Take each line containing "Write" and report it exactly as written.

Records from a dataset:
━━━━━━━━━━

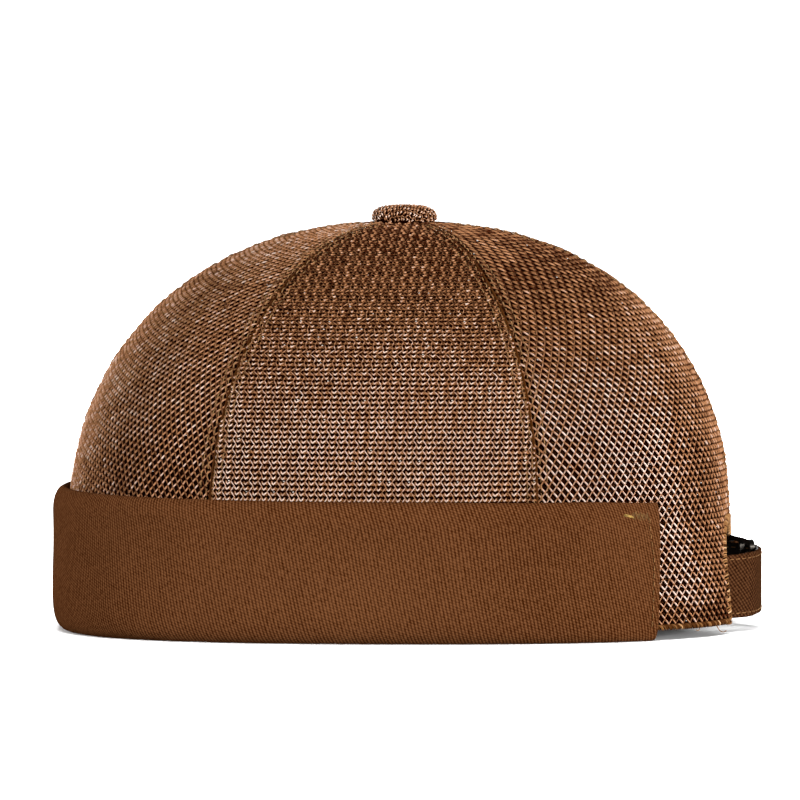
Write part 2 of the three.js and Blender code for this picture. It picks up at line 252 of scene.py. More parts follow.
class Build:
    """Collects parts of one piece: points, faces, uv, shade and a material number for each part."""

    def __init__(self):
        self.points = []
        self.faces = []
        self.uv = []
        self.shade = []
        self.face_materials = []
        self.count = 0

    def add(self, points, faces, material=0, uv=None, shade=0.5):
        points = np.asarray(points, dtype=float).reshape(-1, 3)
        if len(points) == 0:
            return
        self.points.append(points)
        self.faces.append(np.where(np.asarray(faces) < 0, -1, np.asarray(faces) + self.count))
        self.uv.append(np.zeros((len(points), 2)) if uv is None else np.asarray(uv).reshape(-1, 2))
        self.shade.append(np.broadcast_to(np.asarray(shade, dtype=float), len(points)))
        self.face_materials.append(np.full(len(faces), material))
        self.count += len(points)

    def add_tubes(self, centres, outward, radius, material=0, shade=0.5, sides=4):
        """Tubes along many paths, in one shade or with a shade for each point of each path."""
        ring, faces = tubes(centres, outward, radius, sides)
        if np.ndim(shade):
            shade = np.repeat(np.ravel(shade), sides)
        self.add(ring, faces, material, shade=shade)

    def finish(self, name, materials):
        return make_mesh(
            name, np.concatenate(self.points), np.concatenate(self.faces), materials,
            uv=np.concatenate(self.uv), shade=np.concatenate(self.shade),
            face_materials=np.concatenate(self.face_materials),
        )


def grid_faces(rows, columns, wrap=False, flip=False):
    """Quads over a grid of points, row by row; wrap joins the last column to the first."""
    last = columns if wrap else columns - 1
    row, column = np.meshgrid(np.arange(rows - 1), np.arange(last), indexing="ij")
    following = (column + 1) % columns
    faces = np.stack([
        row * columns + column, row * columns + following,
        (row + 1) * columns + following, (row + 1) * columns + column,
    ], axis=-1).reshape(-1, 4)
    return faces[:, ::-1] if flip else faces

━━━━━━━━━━

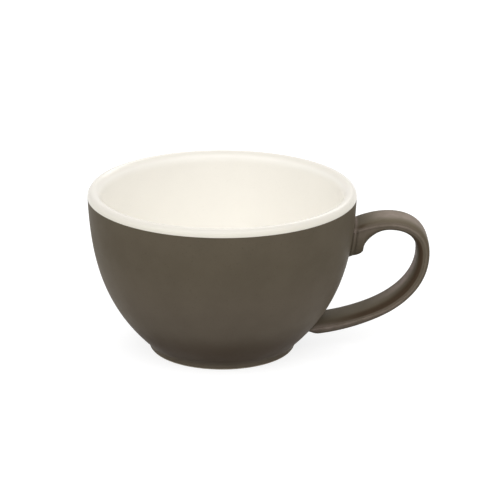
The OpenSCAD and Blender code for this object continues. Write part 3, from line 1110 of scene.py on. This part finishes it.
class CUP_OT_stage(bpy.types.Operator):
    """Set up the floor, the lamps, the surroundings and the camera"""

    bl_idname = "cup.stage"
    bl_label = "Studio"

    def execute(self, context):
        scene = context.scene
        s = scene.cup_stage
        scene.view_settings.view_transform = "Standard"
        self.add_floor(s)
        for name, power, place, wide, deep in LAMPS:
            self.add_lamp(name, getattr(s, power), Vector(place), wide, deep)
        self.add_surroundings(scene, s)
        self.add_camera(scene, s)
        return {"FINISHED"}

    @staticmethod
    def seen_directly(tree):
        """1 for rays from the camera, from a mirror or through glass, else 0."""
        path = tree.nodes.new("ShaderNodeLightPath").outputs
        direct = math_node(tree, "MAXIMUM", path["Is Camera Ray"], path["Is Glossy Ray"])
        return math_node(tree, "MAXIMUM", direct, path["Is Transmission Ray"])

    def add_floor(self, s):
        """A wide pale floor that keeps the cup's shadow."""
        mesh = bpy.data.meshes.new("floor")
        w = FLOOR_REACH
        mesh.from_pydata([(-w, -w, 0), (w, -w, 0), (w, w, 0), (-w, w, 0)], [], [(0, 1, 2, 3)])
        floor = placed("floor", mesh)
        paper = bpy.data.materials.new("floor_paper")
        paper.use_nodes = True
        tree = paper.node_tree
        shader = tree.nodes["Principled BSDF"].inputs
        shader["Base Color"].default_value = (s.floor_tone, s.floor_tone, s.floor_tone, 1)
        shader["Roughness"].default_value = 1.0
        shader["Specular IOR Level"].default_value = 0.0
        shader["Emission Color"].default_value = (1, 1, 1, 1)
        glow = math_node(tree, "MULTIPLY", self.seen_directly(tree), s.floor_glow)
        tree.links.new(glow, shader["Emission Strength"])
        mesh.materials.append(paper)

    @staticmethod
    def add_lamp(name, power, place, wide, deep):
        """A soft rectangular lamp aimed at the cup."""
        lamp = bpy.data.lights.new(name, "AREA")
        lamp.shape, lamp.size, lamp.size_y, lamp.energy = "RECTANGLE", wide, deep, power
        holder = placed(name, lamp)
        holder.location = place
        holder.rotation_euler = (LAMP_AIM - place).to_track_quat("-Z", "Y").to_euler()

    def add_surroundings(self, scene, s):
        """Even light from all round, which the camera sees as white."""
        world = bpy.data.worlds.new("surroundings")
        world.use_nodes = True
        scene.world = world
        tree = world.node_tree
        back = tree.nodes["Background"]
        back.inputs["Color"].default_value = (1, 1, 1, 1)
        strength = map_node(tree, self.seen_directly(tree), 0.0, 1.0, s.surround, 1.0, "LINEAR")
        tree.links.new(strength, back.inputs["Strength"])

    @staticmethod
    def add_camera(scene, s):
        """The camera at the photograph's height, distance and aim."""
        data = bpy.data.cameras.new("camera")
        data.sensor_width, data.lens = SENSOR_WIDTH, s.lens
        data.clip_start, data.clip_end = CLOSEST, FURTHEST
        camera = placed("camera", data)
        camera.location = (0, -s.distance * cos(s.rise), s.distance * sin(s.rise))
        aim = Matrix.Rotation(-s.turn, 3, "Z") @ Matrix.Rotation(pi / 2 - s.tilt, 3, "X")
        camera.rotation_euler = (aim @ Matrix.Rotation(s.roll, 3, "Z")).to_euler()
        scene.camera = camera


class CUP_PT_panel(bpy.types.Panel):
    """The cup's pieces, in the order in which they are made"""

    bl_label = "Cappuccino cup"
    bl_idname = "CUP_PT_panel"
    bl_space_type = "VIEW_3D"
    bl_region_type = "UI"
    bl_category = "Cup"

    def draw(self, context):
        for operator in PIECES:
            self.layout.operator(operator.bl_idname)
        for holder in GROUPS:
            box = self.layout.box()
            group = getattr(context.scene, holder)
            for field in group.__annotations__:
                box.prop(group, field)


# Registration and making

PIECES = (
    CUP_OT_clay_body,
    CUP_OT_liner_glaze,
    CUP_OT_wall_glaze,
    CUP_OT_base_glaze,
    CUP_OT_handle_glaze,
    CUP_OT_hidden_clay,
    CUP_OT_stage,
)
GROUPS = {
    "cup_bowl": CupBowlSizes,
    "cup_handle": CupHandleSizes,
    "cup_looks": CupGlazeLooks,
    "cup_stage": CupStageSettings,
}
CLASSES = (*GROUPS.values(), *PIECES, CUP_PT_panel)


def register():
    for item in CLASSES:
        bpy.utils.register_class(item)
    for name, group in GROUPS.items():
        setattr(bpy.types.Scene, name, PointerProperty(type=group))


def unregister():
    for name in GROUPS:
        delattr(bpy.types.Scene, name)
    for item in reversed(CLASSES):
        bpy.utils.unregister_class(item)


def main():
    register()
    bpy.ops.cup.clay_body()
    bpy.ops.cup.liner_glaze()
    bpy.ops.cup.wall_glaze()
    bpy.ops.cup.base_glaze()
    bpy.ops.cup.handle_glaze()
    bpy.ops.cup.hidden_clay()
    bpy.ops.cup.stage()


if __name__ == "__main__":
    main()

━━━━━━━━━━

# THE ANSWER
Write part 2 of the three.js and Blender code for this picture. It picks up at line 252 of scene.py. More parts follow.
The OpenSCAD and Blender code for this object continues. Write part 3, from line 1110 of scene.py on. This part finishes it.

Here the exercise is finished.